**EXERCISE**: Only the lines from the one containing "NODES[node].hide_render = NODES[node].hide_viewport" down to the one containing "imported = [obj" should be printed, exactly as they stand, ends included.

**DATA**:
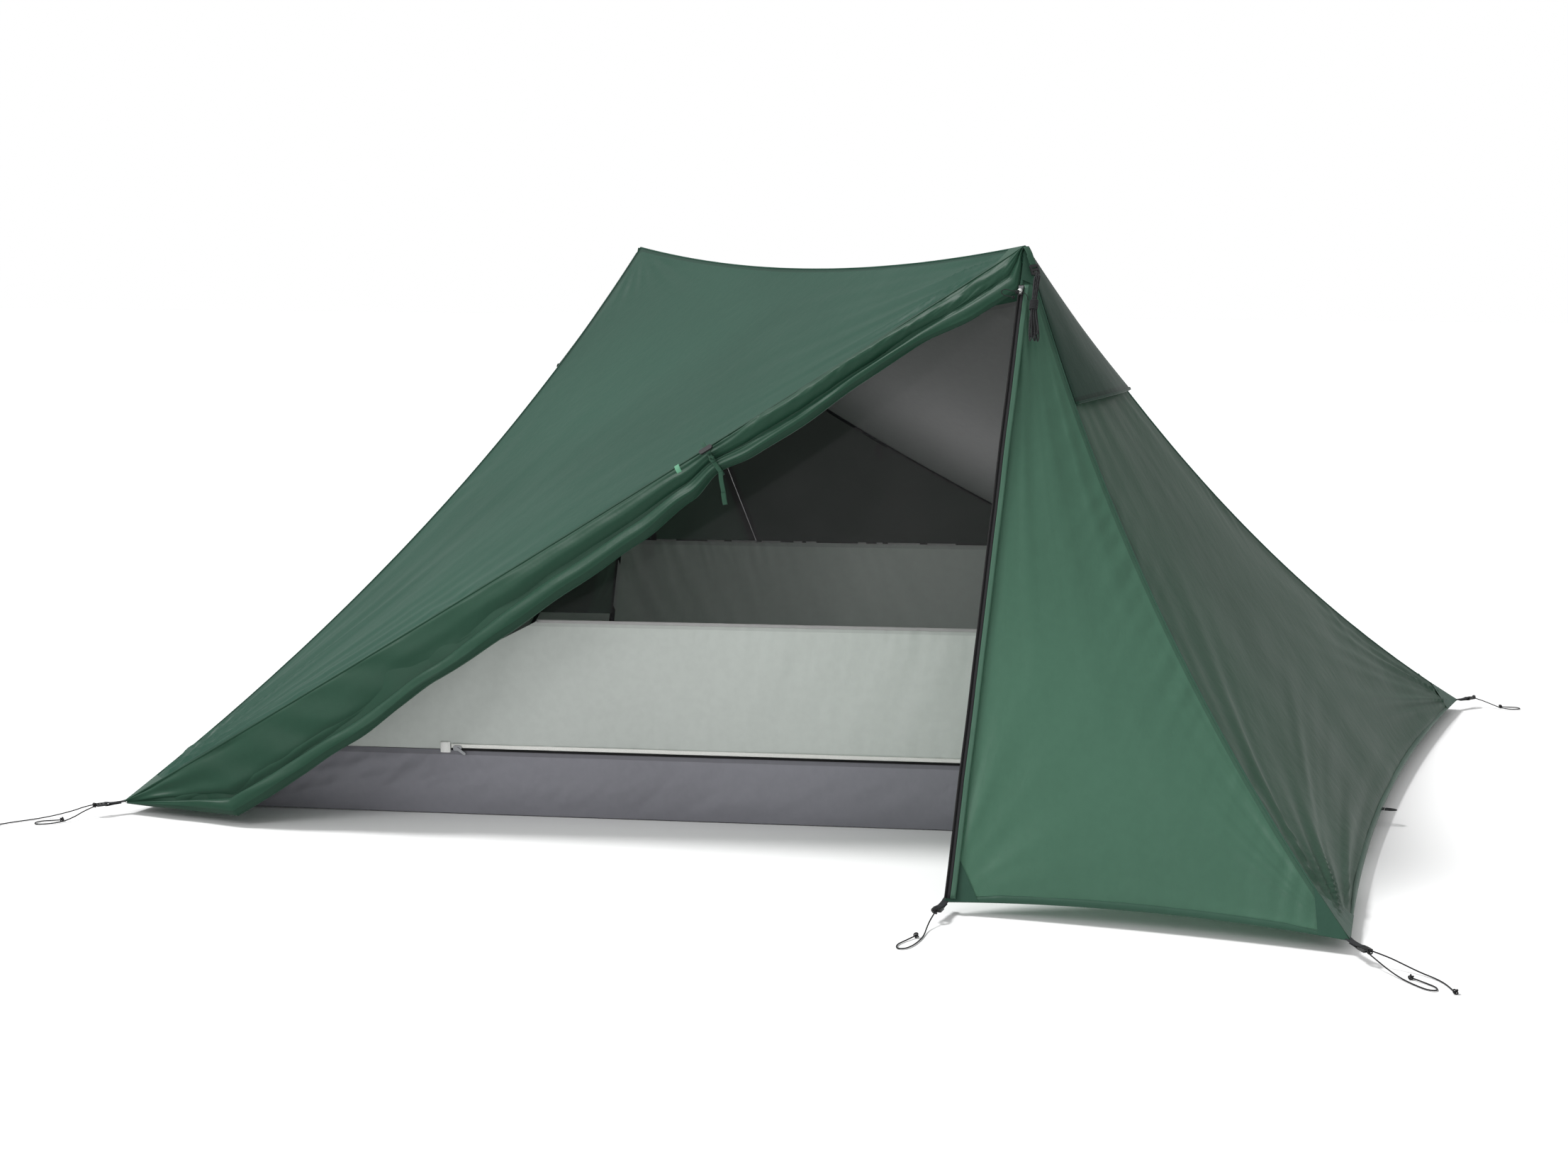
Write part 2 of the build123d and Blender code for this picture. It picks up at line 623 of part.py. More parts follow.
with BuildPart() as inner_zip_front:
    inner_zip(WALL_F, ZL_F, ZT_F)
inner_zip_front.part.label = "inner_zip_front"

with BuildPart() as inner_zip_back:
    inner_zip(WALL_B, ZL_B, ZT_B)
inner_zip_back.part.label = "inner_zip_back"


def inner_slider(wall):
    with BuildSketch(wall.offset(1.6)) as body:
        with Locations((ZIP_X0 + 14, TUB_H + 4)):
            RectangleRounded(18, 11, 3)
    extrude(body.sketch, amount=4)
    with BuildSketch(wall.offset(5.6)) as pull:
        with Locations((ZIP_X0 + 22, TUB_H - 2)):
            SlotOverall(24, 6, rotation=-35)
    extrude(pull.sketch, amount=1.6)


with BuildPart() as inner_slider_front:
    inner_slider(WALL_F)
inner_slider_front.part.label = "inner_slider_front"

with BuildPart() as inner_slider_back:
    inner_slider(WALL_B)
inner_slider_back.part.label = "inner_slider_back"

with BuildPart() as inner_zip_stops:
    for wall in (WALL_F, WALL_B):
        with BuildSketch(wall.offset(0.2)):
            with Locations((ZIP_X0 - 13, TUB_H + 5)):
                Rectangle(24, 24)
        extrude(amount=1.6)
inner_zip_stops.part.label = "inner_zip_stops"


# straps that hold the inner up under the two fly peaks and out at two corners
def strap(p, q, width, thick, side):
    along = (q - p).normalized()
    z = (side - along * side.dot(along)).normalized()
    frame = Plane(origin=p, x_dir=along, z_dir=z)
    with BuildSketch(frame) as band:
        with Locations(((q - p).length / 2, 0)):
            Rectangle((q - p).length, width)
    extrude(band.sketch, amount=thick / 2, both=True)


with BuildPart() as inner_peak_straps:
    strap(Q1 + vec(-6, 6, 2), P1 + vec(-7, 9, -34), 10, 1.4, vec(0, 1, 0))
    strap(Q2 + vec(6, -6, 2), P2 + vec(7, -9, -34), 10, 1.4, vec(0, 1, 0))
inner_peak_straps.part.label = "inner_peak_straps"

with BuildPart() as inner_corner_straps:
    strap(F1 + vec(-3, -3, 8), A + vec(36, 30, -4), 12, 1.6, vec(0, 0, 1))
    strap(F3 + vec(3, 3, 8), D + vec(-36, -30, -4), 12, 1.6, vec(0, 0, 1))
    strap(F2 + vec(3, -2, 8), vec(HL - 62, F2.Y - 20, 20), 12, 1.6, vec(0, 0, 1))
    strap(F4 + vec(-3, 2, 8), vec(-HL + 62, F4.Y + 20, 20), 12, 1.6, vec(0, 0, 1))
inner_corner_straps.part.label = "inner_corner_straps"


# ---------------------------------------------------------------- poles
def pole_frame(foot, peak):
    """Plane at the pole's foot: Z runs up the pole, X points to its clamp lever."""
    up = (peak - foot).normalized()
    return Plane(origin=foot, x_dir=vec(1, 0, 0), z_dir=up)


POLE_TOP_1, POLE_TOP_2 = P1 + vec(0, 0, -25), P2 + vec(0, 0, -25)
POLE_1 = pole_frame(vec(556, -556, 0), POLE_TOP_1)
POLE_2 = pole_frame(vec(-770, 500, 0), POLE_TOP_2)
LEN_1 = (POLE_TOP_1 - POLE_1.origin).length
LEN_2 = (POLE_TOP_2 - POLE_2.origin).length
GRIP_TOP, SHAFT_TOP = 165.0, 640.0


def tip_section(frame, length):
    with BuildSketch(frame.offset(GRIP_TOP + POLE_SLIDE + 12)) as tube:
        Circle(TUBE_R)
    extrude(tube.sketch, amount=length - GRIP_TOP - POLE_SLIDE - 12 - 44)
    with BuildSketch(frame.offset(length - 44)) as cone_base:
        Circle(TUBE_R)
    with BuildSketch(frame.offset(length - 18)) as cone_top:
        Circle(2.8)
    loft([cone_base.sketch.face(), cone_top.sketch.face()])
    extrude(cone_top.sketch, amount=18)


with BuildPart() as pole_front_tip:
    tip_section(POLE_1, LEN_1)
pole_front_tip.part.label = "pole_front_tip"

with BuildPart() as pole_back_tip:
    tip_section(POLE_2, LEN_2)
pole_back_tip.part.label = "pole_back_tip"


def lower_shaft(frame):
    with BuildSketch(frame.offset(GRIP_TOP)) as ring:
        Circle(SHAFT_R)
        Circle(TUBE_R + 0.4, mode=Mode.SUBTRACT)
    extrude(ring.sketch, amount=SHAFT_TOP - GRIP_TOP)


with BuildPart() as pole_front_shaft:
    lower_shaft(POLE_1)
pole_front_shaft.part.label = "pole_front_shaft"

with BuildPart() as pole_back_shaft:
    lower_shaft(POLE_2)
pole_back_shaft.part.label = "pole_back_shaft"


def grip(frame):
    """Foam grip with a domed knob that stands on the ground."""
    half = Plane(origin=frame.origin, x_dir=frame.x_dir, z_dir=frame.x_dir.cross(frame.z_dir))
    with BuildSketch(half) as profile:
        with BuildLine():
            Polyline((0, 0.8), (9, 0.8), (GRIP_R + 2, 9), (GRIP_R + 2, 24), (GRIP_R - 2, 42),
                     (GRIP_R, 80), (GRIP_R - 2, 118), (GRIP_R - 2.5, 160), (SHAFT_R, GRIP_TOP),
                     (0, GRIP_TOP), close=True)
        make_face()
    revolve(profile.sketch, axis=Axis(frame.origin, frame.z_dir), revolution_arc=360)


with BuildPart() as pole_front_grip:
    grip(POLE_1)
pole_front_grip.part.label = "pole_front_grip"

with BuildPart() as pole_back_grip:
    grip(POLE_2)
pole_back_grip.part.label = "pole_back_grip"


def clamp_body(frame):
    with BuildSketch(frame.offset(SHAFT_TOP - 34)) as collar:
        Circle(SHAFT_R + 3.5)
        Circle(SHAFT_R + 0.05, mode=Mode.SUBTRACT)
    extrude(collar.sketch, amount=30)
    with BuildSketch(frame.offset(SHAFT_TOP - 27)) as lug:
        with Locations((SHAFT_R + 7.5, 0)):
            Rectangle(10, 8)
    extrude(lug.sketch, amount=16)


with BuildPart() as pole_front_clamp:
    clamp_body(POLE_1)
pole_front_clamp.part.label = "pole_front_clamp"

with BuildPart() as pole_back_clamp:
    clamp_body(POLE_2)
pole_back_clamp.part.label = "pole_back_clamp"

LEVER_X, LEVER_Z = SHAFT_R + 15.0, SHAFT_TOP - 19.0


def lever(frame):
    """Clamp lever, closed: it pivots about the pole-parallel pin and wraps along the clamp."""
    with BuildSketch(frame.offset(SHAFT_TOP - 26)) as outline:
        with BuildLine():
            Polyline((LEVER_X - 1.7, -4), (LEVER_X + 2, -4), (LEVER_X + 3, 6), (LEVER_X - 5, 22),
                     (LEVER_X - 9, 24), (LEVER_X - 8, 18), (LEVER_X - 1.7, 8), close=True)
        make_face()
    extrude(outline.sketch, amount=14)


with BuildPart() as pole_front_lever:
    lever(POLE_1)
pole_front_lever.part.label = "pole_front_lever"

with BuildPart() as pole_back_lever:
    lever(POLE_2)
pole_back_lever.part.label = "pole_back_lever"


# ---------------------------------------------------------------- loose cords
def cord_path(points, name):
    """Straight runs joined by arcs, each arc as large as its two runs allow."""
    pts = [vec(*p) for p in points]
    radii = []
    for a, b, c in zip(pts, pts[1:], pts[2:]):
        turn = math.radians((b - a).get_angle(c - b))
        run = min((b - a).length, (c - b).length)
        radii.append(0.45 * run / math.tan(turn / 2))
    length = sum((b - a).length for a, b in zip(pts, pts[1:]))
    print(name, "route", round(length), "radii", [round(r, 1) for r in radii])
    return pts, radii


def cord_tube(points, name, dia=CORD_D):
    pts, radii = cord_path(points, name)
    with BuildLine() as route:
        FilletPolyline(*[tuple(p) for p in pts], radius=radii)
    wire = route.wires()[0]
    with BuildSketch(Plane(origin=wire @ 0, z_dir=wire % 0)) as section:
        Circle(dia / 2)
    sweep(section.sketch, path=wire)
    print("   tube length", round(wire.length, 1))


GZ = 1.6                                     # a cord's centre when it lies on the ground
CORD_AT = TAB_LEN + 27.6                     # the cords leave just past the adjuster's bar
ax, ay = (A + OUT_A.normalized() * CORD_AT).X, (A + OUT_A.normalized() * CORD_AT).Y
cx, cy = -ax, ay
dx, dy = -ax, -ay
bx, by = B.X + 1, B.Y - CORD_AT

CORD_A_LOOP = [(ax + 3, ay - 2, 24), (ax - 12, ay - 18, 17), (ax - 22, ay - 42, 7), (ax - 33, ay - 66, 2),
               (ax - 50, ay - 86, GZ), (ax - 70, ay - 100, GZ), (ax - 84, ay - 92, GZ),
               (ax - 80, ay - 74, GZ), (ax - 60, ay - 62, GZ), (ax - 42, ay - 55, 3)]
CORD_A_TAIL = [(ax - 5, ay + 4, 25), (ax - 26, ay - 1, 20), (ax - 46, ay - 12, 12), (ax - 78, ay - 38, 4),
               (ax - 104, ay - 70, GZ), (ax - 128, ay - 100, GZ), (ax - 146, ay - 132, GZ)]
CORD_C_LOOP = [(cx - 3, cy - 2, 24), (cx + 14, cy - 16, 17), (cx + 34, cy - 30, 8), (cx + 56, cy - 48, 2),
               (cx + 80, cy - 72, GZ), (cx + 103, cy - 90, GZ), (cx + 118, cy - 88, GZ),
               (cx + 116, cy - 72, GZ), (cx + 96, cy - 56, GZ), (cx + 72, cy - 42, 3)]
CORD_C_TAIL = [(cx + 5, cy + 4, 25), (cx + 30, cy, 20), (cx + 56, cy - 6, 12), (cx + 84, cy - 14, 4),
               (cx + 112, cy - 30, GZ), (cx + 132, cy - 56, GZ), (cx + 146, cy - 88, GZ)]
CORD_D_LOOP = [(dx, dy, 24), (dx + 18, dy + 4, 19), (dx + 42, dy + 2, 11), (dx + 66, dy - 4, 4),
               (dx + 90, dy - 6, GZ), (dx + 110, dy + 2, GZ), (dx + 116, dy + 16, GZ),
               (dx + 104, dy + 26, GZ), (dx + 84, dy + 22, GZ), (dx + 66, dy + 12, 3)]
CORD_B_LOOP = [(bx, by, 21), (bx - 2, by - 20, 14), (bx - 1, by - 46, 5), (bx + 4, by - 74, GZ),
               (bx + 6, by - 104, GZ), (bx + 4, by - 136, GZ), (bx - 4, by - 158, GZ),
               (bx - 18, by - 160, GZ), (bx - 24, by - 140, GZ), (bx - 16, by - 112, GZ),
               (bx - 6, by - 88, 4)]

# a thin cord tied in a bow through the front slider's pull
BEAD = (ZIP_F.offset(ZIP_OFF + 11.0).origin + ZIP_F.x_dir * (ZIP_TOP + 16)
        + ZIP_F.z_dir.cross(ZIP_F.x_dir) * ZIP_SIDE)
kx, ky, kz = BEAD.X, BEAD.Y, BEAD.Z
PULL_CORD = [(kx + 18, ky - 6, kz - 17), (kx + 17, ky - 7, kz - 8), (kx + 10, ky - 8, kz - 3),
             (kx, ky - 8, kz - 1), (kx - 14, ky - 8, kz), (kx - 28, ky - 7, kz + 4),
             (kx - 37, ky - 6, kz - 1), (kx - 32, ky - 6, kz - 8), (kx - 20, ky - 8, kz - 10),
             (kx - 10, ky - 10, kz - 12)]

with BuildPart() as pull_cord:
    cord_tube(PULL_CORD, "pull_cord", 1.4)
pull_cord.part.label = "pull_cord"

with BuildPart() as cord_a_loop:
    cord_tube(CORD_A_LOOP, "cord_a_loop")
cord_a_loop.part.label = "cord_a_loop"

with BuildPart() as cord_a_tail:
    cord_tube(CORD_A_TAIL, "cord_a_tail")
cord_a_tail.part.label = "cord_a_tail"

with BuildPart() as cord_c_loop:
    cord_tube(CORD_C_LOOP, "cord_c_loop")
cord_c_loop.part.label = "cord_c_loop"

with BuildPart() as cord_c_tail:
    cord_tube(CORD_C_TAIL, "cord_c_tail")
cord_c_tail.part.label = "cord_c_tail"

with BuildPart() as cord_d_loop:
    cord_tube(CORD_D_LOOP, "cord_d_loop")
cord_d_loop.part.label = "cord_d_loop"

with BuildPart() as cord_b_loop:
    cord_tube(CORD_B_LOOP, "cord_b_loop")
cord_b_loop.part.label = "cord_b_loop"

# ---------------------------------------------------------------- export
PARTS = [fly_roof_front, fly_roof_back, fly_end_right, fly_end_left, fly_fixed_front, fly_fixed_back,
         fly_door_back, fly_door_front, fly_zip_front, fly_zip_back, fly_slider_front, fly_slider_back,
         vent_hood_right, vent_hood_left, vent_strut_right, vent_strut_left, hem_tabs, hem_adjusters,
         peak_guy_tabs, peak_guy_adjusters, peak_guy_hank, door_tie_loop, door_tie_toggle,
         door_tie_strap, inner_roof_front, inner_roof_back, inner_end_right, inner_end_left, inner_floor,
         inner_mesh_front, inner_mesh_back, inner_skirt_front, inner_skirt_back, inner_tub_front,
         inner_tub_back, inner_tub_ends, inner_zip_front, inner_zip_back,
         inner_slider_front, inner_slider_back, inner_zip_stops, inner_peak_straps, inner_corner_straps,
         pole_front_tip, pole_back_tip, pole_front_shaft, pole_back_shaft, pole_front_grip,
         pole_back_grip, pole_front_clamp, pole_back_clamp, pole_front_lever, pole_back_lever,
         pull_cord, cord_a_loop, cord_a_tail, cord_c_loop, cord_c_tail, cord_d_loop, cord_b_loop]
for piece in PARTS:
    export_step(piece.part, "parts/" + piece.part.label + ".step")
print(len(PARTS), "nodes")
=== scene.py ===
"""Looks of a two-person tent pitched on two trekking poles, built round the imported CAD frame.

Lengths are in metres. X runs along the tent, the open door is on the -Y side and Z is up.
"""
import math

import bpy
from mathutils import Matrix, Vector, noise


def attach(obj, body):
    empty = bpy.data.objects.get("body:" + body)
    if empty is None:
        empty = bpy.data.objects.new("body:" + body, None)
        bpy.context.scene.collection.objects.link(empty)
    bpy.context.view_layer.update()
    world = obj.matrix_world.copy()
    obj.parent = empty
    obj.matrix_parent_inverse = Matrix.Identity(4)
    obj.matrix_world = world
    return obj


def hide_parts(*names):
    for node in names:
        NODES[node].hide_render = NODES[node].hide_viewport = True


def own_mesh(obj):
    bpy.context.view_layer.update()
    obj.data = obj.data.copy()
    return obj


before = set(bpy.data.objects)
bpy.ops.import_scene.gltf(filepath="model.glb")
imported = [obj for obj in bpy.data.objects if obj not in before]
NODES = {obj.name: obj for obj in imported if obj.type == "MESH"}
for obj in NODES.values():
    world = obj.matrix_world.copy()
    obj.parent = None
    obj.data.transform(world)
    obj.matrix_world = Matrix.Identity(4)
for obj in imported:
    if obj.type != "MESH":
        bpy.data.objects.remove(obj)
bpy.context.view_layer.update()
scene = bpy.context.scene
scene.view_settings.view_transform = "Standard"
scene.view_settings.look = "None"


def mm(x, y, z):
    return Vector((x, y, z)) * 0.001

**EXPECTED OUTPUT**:
        NODES[node].hide_render = NODES[node].hide_viewport = True


def own_mesh(obj):
    bpy.context.view_layer.update()
    obj.data = obj.data.copy()
    return obj


before = set(bpy.data.objects)
bpy.ops.import_scene.gltf(filepath="model.glb")
imported = [obj for obj in bpy.data.objects if obj not in before]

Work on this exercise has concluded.